Maybe this is why I've come to like my 1967 Cal with her 1967
gelcoat--olive sheer and boottop stripes, slightly olive-tinted topsides
between them. She adds some variety to the mooring field. All the new
boats are Clorox-bottle white. I think ol' /Martha C/ is a good-looking
vessel.
The same thing goes for personal characteristics. Variety makes life
interesting. The real characters we meet are the ones that affect us the
most. It's something we learn after the teen years. As teens, a period
when we retreat from anything smacking of individuality and when we
regard odd characters as people to avoid, or at least not to emulate.
But gradually we learn about the value of individuality and
eccentricity. John Voelker, one of Michigan's great lawyers and judges,
said, "If eccentricity were a crime, then all of us were felons." 353
Mich at 579. He wrote that in a decision about a police raid on a
nudist colony. The other justices were appalled--shocked!!!--at the
notion that people might stroll around naked.

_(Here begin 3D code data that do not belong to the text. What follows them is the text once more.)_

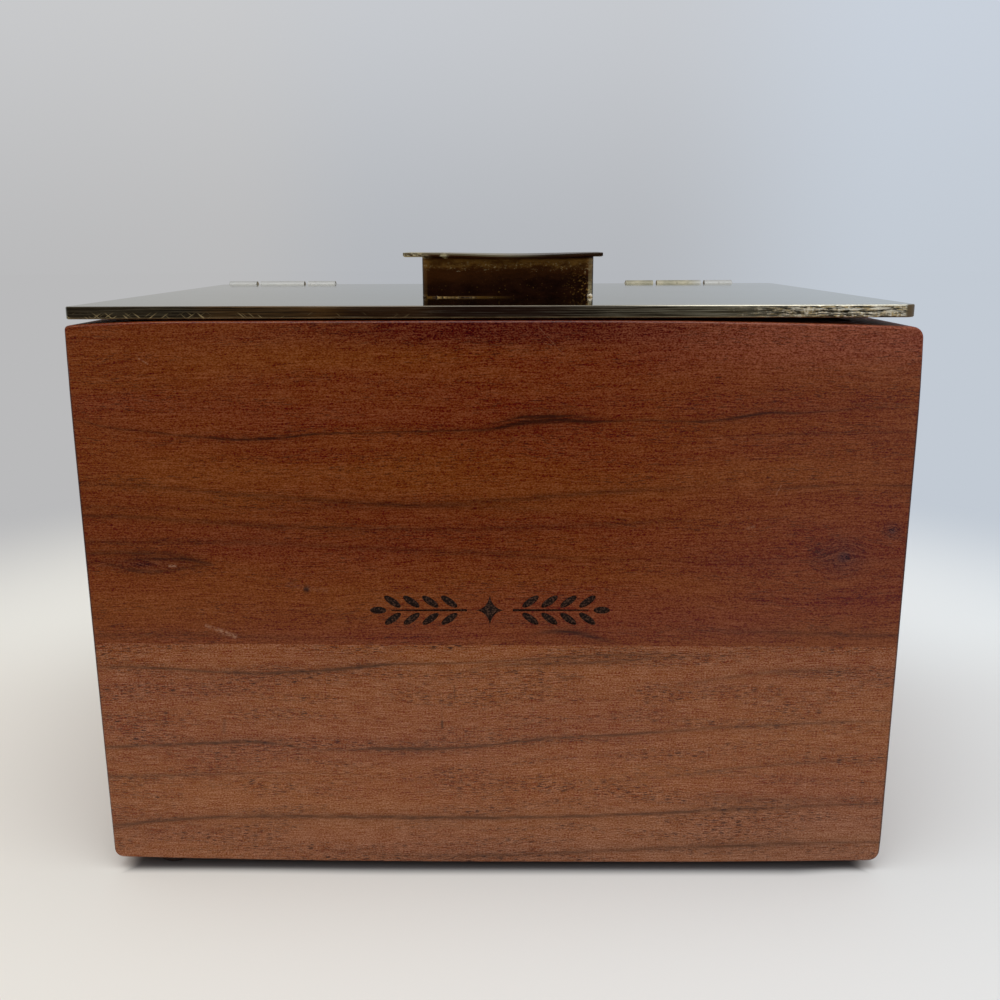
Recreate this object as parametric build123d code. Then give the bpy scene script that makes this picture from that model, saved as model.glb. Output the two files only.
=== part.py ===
# Recipe card box.
#
# A mitred hardwood case, each wall edge-glued from an upper and a lower board, holds a base panel in a
# rabbet and stands on four rubber feet. A heavy brass lid plate with a soldered lifting knob lies flat on
# the rim. It turns on two rolled-knuckle butt hinges, whose barrels lie behind the case.
#
# Millimetres. +Z is up, the front faces -Y, and the origin is on the floor at the middle of the whole box.

import math
import os

from build123d import *

# ---- case ----
case_width = 184.6
case_depth = 133.5
wall_height = 129.28
wall_thickness = 12.0
inner_arris = 1.2  # taken off the rim's inner edge
seam_height = 55.8  # glue line between the two boards of a wall, above the wall's lower edge
seam_tilt = 0.28  # degrees, down towards the right
front_edge_radius = 0.6  # all round the front face
back_edge_bevel = 0.5  # all round the back face

# The case is sanded by hand, so the rim and the underside fall away broadly towards the left and the right
# before they turn the corner. At each corner, the run is how far the easing reaches along the rim or the
# underside and the fall is how far it drops there, the side run is how far it reaches along the side and
# the inset is how far it comes in there, and the radius is the corner's own.
top_left_run = 24.0
top_left_fall = 0.9
top_left_side_run = 25.0
top_left_inset = 0.3
top_left_radius = 1.0
top_right_run = 82.0
top_right_fall = 1.6
top_right_side_run = 25.0
top_right_inset = 0.6
top_right_radius = 2.5
bottom_left_run = 90.0
bottom_left_fall = 1.3
bottom_left_side_run = 85.0
bottom_left_inset = 0.25
bottom_left_radius = 2.2
bottom_right_run = 60.0
bottom_right_fall = 0.6
bottom_right_side_run = 8.0
bottom_right_inset = 0.3
bottom_right_radius = 2.6

# ---- base panel ----
base_thickness = 5.5
rabbet_depth = 5.5  # how far the panel enters each wall
rabbet_clearance = 0.1

# ---- feet ----
foot_diameter = 8.4
foot_height = 2.0  # lowest point of the case above the floor
foot_taper = 0.3  # how much narrower the foot's radius is where it stands
foot_edge_bevel = 0.5
foot_side_inset = 13.0  # foot centre from the left or right face

# Foot centre from the front or back face. They were stuck on by eye.
front_left_inset = 7.0
front_right_inset = 10.5
back_left_inset = 8.5
back_right_inset = 8.0

# ---- lid plate ----
lid_thickness = 2.7
lid_left_inset = 0.45
lid_right_inset = 1.8
lid_front_inset = 1.0
lid_rest_gap = 0.42  # between the rim and the closed plate
lid_front_left_radius = 0.8
lid_front_right_radius = 3.0
lid_back_radius = 3.5
lid_arris = 0.2
lid_barrel_gap = 0.35  # between the plate's back edge and the hinge barrels

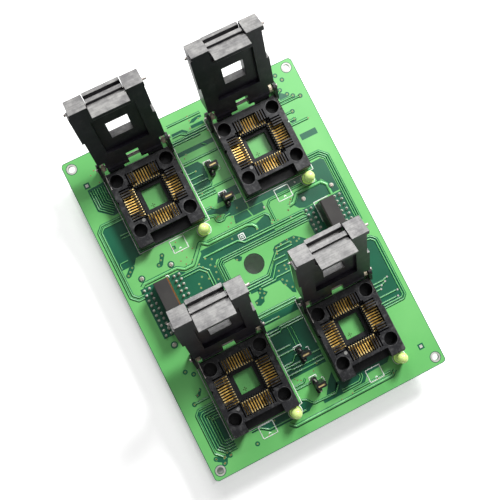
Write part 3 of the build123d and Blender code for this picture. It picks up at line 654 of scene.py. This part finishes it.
BARE_AREAS = [
    [(-54.6, -50.4), (-53.6, -49.6), (-45, -49.6), (-45, -69.6), (-52.5, -69.6), (-54.6, -67.5)],
    [(-54.3, 54.2), (-54.3, 65.3), (-45, 65.9), (-45, 49.6), (-48.5, 49.3)],
    [(-56.4, 24.4), (-50, 24.4), (-48, 27), (-45, 27), (-45, 46.4), (-55.6, 46.4), (-56.4, 45.6)],
    [(-32.6, -4), (-32.6, 12.4), (-29.5, 10.2), (-25.4, 10.2), (-20, 15.2), (-20, 16.6), (9.6, 16.6), (14.8, 18.4),
     (16, 17.4), (16, 9.6), (-14.8, 9.6), (-16.2, 8.2), (-16.2, -4)],
    [(-7.4, 6.6), (-6.9, 5.2), (-5.8, 4), (-4.6, 4), (-3.6, 5.4), (-4.6, 6.4)],
    [(-7.6, -7.1), (3, -7.1), (10.6, 0.4), (10.9, 1.9), (12.4, 3.2), (18, 3.6), (22.6, 3.6), (25.4, 1.4),
     (27.6, -0.6), (30, -1), (30, -3), (15, -6), (13.8, -10.8), (13.4, -13), (11.8, -21), (10.2, -20), (9, -16.5),
     (7.8, -14.5), (7.4, -12.4), (-7.6, -12.2)],
    [(-4.4, -12), (-2, -11.8), (-1.6, -13.2), (-0.2, -14.6), (-1.6, -15.6), (-2.8, -16), (-3.6, -18), (-6, -19),
     (-7.8, -18.2), (-7.8, -16), (-5.5, -15.5), (-4.6, -14.5)],
    [(-52.8, -12.7), (-46, -12.7), (-46, 12.7), (-52.8, 12.7)],
    [(-39, -12.7), (-32.6, -12.7), (-32.6, 12.7), (-39, 12.7)],
    [(32, -12.7), (38.6, -12.7), (38.6, 12.7), (32, 12.7)],
    [(46.4, -12.7), (53, -12.7), (53, 12.7), (46.4, 12.7)],
    [(49.8, -13.2), (54.6, -14), (56.2, -16), (56.2, -44.4), (55, -45.4), (44, -45.4), (44, -22)],
    [(44.5, 30.8), (51, 31), (52.4, 29.6), (52.4, 13.4), (49, 13.4), (49, 19), (46.8, 21.8), (44.5, 21.8)],
    [(29.4, 16.2), (31, 17.2), (33.4, 19.6), (45.8, 19.6), (47.2, 18), (47.2, 13.6), (34, 12.8), (31, 14)],
    [(9, 24.4), (10, 20.4), (16.4, 20.4), (16.6, 24.4)],
    [(1.6, 24.4), (0.6, 20.6), (9.4, 20.6), (8.4, 24.4)],
    [(-40.3, 18.9), (-39.3, 17.9), (-38.2, 18.6), (-35.6, 22.6), (-36, 23.6), (-37.2, 23.6)],
    [(-31.6, 22.6), (-29.4, 22.6), (-29.2, 24.2), (-31.2, 24.4)],
    [(-50.2, 24.3), (-52.8, 24.3), (-55.5, 21.6), (-55.2, 20.1), (-53.8, 20.1), (-50.8, 22.8)],
    [(-55.6, -71.8), (-53.6, -70.9), (-51.6, -72.4), (-49.6, -71.6), (-48.2, -73), (-48.8, -74.2), (-51, -74),
     (-52.2, -76.4), (-54, -76.4), (-54.2, -74.6), (-56, -73.4)],
    [(-50, -41.6), (-48.4, -39.6), (-47.8, -40.6), (-49.6, -43.2), (-51.2, -43.4), (-51.6, -42)],
    [(-9.4, 60.4), (9.4, 60.4), (9.4, 62.6), (-9.4, 62.6)],
    [(-9.4, 42.9), (-1.4, 42.9), (-1.4, 45), (-0.6, 47), (-0.6, 53), (-2.2, 55.2), (-9.4, 55.2)],
    [(-7.6, 70.9), (-2.6, 70.9), (-0.6, 69.6), (0.3, 70.2), (-1.9, 72.1), (-7.6, 72.1)],
    [(2.4, 70.4), (8.8, 70.4), (8.8, 72), (2.4, 72)],
    [(-9.4, 32), (-9.4, 30.4), (-8, 29.6), (-5.2, 29), (-4, 27.8), (-2, 27.4), (-1.4, 25.6), (2, 24.6), (9.4, 24.6),
     (9.4, 30.8), (-4, 30.8), (-5.8, 32)],
    [(-2.8, 33), (9.4, 33), (9.4, 37.4), (1.5, 37.4), (-0.6, 37)],
    [(-9.4, -28.3), (9.4, -28.3), (9.4, -24.8), (-9.4, -24.8)],
    [(-9.4, -55.8), (9.4, -55.8), (9.4, -31), (-9.4, -31)],
    # This dark area is partly bare board and partly painted shade
    [(2.4, -69.8), (6.2, -64.2), (9.4, -61), (9.4, -69.8)],
    [(-36, -67.4), (-11, -67.4), (-8.6, -65.8), (-4.6, -70.2), (-8, -72.4), (-28, -72.4), (-32.4, -69.4),
     (-36, -69.4)],
    [(9, -66.4), (38, -66.4), (35, -69.2), (24, -69.6), (21.4, -72.6), (0, -72.6), (0, -70.2), (6.6, -70.2)],
    [(47.2, 42.3), (55.7, 42.3), (55.7, 45.4), (47.2, 45.4)],
    [(46.4, 64.4), (50.6, 64.4), (50.2, 66), (48.2, 67.6), (46.4, 66.2)],
    [(46.4, 51.9), (49, 51.9), (49.4, 53.4), (48.6, 54.2), (46.4, 53.8)],
    [(2.4, 73.2), (4.4, 74.6), (7.6, 75), (9.2, 74.8), (9.2, 73.8), (6.6, 73.6), (4.6, 72.8)],
    [(10, 24.6), (39, 24.6), (39, 27.6), (10, 27.6)],
]

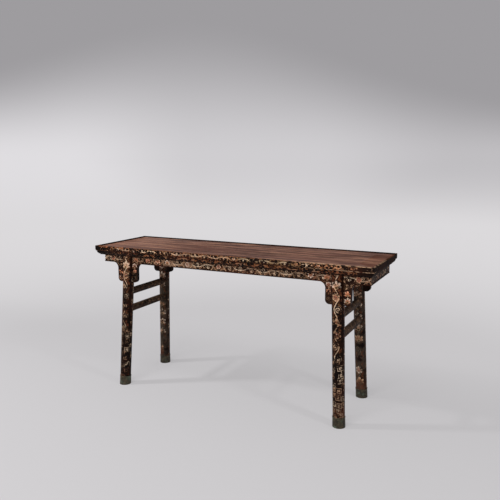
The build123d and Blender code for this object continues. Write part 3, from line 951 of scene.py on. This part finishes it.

Voelker figured that they
weren't doing it within public view so it wasn't the public's business.
Neil Simon said, "Never underestimate the value of eccentricity."
The reason I'm a sailor now is that when I was a freshman in college I
was sitting in an airport (anybody remember Willow Run outside Detroit?)
between flights. I ran into an old high school teacher, one of those
cheerfully eccentric guys who helped me understand that helped me
understand that it's OK be to your own person. He was coming home from
Annapolis, where he had been looking into getting a franchise from the
Annapolis Sailing School. And would I like a summer job? Hell yes, and
the job came with access to boats and to people who knew how to make
them move. That was in 1966 and I have always been grateful to Bill Plumb.